Christian radio station forced to give time to other faiths
When is a Christian radio station not a Christian radio station? For the hour or so a day that it must air the views of other faiths to satisfy the CRTC's "balance" policy. "It's ridiculous," says Bob Du Broy, vice-president of Ottawa's CHRI Christian music station. "It's like asking a rock station to play an hour of classical music." CHRI's announcers also find themselves in the bizarre situation of working for a Christian station without being able to talk much about Christianity for fear of triggering the "balance" issue."


So there it is. If you're a "mainstream" Christian radio broadcaster in Canada, you are required by broadcast policy to air contrary opinions and viewpoints, to the Christian content you're broadcasting.
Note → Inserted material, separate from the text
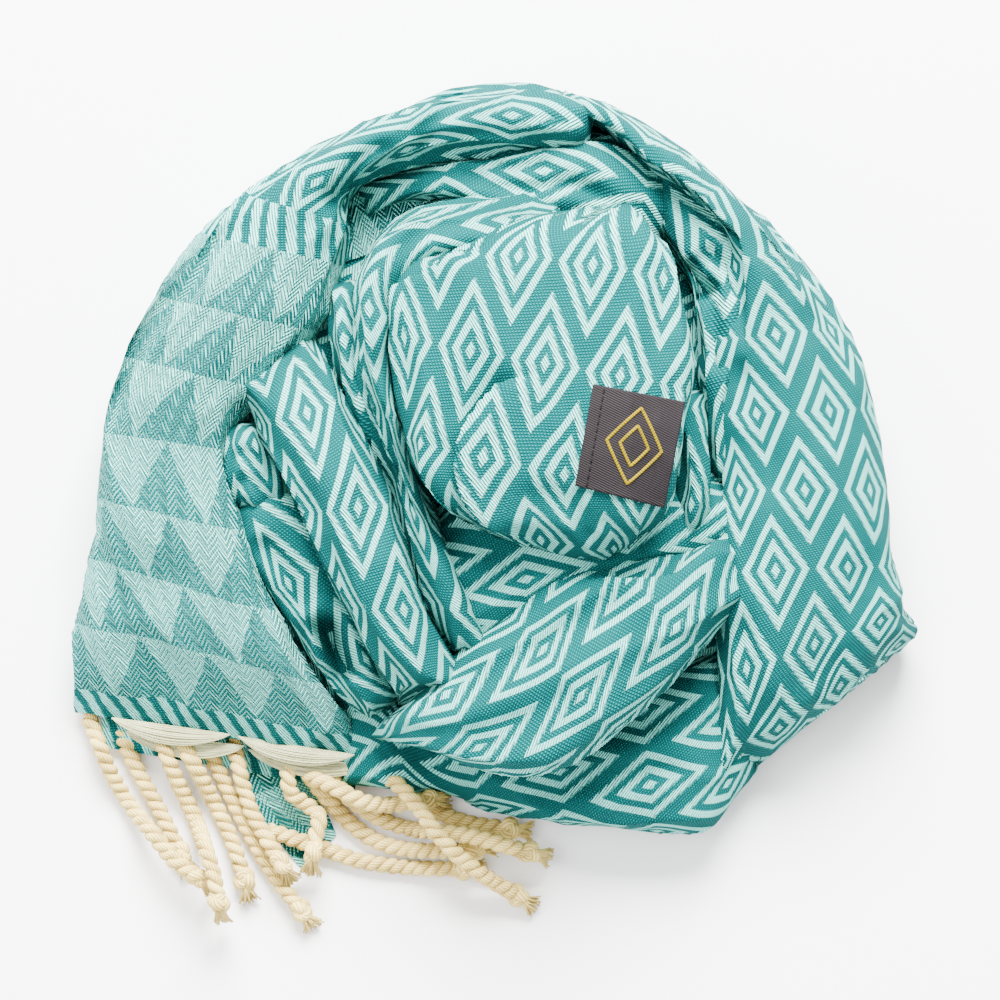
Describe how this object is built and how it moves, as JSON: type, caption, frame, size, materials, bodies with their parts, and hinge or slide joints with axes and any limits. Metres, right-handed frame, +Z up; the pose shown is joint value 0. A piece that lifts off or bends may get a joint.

There is a Discretionary Religious Services section of the CRTC policy that allows for religious broadcasting to air without providing this "balance", as long as the station is subscription only, broadcast by encryption, and packaged alongside other single-view religious broadcasting, subscription only choices.

More hoops to jump through, but at least there is a way to have an actual Christian radio station, in Canada. Obviously Hope FM decided not to go the route of subscriber only, (financially) listener-supported radio. That's too bad, that pragmatism won out for them. Considering the blatant anti-Christian content I heard on that station yesterday morning, it's quite clear that in this case, the ends do NOT justify the means.